# Task goal:
Using the data below, return the stretch from the line that contains "const coffeeMachine = new THREE.Group();" through the line that contains "bpy.context.scene.collection.objects.link(empty)", both included, exactly as it stands and nothing beyond it.

# Provided material:
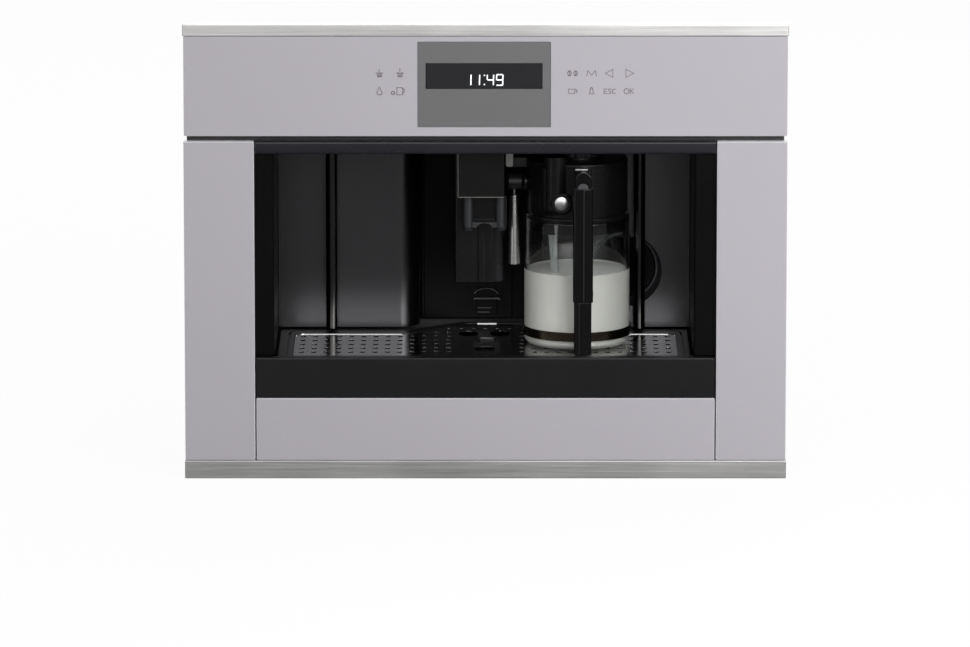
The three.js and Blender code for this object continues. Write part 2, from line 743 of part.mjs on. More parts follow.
// Hopper lid, hinged along its back edge.
function makeBeanLid() {
  const group = new THREE.Group();
  const reach = hopper.half + 3;
  const { x, depth: d } = hopper;
  const slab = raised(roundedRect(x - reach, x + reach, d - reach, d + reach, 8), 372.4, 376.4, 4);
  const grab = block(x - 18, x + 18, d - reach - 4, d - reach + 10, 373, 376);
  const barrel = rodX(2.6, x - 30, x + 30, d + reach + 1.8, 375.2, 12);
  add(group, "bean_lid", join(slab, grab, barrel), glossBlack);
  return group;
}

// Water tank that lifts out through the top, with its cover and folded grip.
function makeTank() {
  const group = new THREE.Group();
  const { left, right, face, back, top } = tank;
  const outline = (inset, r) =>
    roundedRect(left + inset, right - inset, face + inset, back - inset, r);
  const shell = raised(outline(0, 14), shelf.top + seam, top, 4);
  const water = raised(outline(2.6, 11.4), shelf.top + seam + 3, top + 2, 4);
  add(group, "water_tank", cut(shell, water), clearGlass);
  const cover = raised(outline(0.5, 14), top + seam, 368);
  const middle = (left + right) / 2;
  const bridge = sideways(roundedRect(face + 70, face + 84, 366, 376, 4), middle - 42, middle + 42, 4);
  const gap = block(middle - 34, middle + 34, face + 60, face + 95, 368, 371.5);
  add(group, "tank_lid", cut(join(cover, bridge), gap), greyPlastic);
  return group;
}

// Nested channels of the telescopic runners on the cabinet floor.
const channel = (x, half, z0, z1, wall) =>
  polygon([
    [x - half, z0],
    [x + half, z0],
    [x + half, z1],
    [x + half - wall, z1],
    [x + half - wall, z0 + wall],
    [x - half + wall, z0 + wall],
    [x - half + wall, z1],
    [x - half, z1],
  ]);

function makeRunners() {
  const group = new THREE.Group();
  for (const [name, x] of [["left", -240], ["right", 240]]) {
    add(group, "cabinet_rail_" + name, frontal(channel(x, 14, 0, 10, 1.6), 30, 402), zinc);
    add(group, "middle_rail_" + name, frontal(channel(x, 11.5, 2.2, 11, 1.6), 33, 399), brushedSteel);
  }
  return group;
}

const coffeeMachine = new THREE.Group();
coffeeMachine.add(
  makeFascia(),
  makeNiche(),
  makeDoor(),
  makeSpout(),
  makeTray(),
  makeJug(),
  makeCasing(),
  makeSwitch(),
  makeInside(),
  makeBeanLid(),
  makeTank(),
  makeRunners(),
);

export default coffeeMachine;
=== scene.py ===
import json
import math
from types import SimpleNamespace

import bmesh
import bpy
from mathutils import Matrix, Vector


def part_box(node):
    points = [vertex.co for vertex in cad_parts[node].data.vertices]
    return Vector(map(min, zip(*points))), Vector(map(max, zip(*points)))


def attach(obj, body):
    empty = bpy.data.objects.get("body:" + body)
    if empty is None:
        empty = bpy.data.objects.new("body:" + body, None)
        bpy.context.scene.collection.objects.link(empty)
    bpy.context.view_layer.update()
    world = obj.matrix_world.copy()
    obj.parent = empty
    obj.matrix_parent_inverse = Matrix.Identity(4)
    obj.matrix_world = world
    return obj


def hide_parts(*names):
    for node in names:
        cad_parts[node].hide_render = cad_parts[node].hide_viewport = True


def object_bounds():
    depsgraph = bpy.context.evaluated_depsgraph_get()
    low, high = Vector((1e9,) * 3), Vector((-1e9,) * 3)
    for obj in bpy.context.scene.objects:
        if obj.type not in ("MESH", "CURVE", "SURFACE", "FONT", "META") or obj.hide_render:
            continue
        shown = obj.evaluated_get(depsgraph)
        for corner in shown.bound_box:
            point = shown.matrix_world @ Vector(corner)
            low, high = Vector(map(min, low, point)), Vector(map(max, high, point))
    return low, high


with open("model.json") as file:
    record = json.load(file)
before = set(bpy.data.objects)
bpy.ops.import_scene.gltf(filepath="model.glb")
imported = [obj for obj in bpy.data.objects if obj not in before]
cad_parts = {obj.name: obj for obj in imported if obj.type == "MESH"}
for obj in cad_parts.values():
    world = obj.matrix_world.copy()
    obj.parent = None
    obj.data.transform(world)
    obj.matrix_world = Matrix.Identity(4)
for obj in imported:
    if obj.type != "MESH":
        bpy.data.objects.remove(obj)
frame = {"nodes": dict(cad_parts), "record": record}
cadLow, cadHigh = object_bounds()
mm = 0.001
front = cadLow.y         # depths below run backwards from the front face, in millimetres
scene = bpy.context.scene
print("frame loaded:", len(frame["nodes"]), "nodes")


# ---------- shapes ----------

# A place from X, depth behind the front face and height, all in millimetres.
def at(x, depth, z):
    return Vector((x * mm, front + depth * mm, z * mm))


# A node's reach in millimetres, in the same terms.
def span(node):
    low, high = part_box(node)
    s = SimpleNamespace(left=low.x / mm, right=high.x / mm, foot=low.z / mm, top=high.z / mm)
    s.face, s.back = (low.y - front) / mm, (high.y - front) / mm
    s.x, s.depth, s.z = (s.left + s.right) / 2, (s.face + s.back) / 2, (s.foot + s.top) / 2
    s.width = s.right - s.left
    return s


# Corners of a closed outline turned into arcs. radius is one number, or one for each corner.
def rounded(points, radius, steps=5):
    out = []
    tiny, straight = 1e-6, math.radians(89)
    for i, point in enumerate(points):
        here = Vector(point)
        r = radius[i] if isinstance(radius, (list, tuple)) else radius
        before, after = Vector(points[i - 1]) - here, Vector(points[(i + 1) % len(points)]) - here
        sharp = r <= 0 or min(before.length, after.length) < tiny
        half = straight * 2 if sharp else before.angle(after) / 2
        if half > straight:
            out.append(tuple(here))
            continue
        reach = min(r / math.tan(half), before.length * 0.49, after.length * 0.49)
        r = reach * math.tan(half)
        a, b = here + before.normalized() * reach, here + after.normalized() * reach
        middle = here + (before.normalized() + after.normalized()).normalized() * (r / math.sin(half))
        start, sweep = a - middle, (a - middle).angle_signed(b - middle)
        for k in range(steps + 1):
            turn = -sweep * k / steps
            c, s = math.cos(turn), math.sin(turn)
            out.append(tuple(middle + Vector((start.x * c - start.y * s, start.x * s + start.y * c))))
    return out


def rectangle(a0, a1, b0, b1, radius=0, steps=5):
    return rounded([(a0, b0), (a1, b0), (a1, b1), (a0, b1)], radius, steps)


# Part of an ellipse, between two angles in degrees.
def arcLine(x, z, rx, rz, start, end, steps=12):
    turns = [math.radians(start + (end - start) * k / steps) for k in range(steps + 1)]
    return [(x + rx * math.cos(t), z + rz * math.sin(t)) for t in turns]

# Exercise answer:
const coffeeMachine = new THREE.Group();
coffeeMachine.add(
  makeFascia(),
  makeNiche(),
  makeDoor(),
  makeSpout(),
  makeTray(),
  makeJug(),
  makeCasing(),
  makeSwitch(),
  makeInside(),
  makeBeanLid(),
  makeTank(),
  makeRunners(),
);

export default coffeeMachine;
=== scene.py ===
import json
import math
from types import SimpleNamespace

import bmesh
import bpy
from mathutils import Matrix, Vector


def part_box(node):
    points = [vertex.co for vertex in cad_parts[node].data.vertices]
    return Vector(map(min, zip(*points))), Vector(map(max, zip(*points)))


def attach(obj, body):
    empty = bpy.data.objects.get("body:" + body)
    if empty is None:
        empty = bpy.data.objects.new("body:" + body, None)
        bpy.context.scene.collection.objects.link(empty)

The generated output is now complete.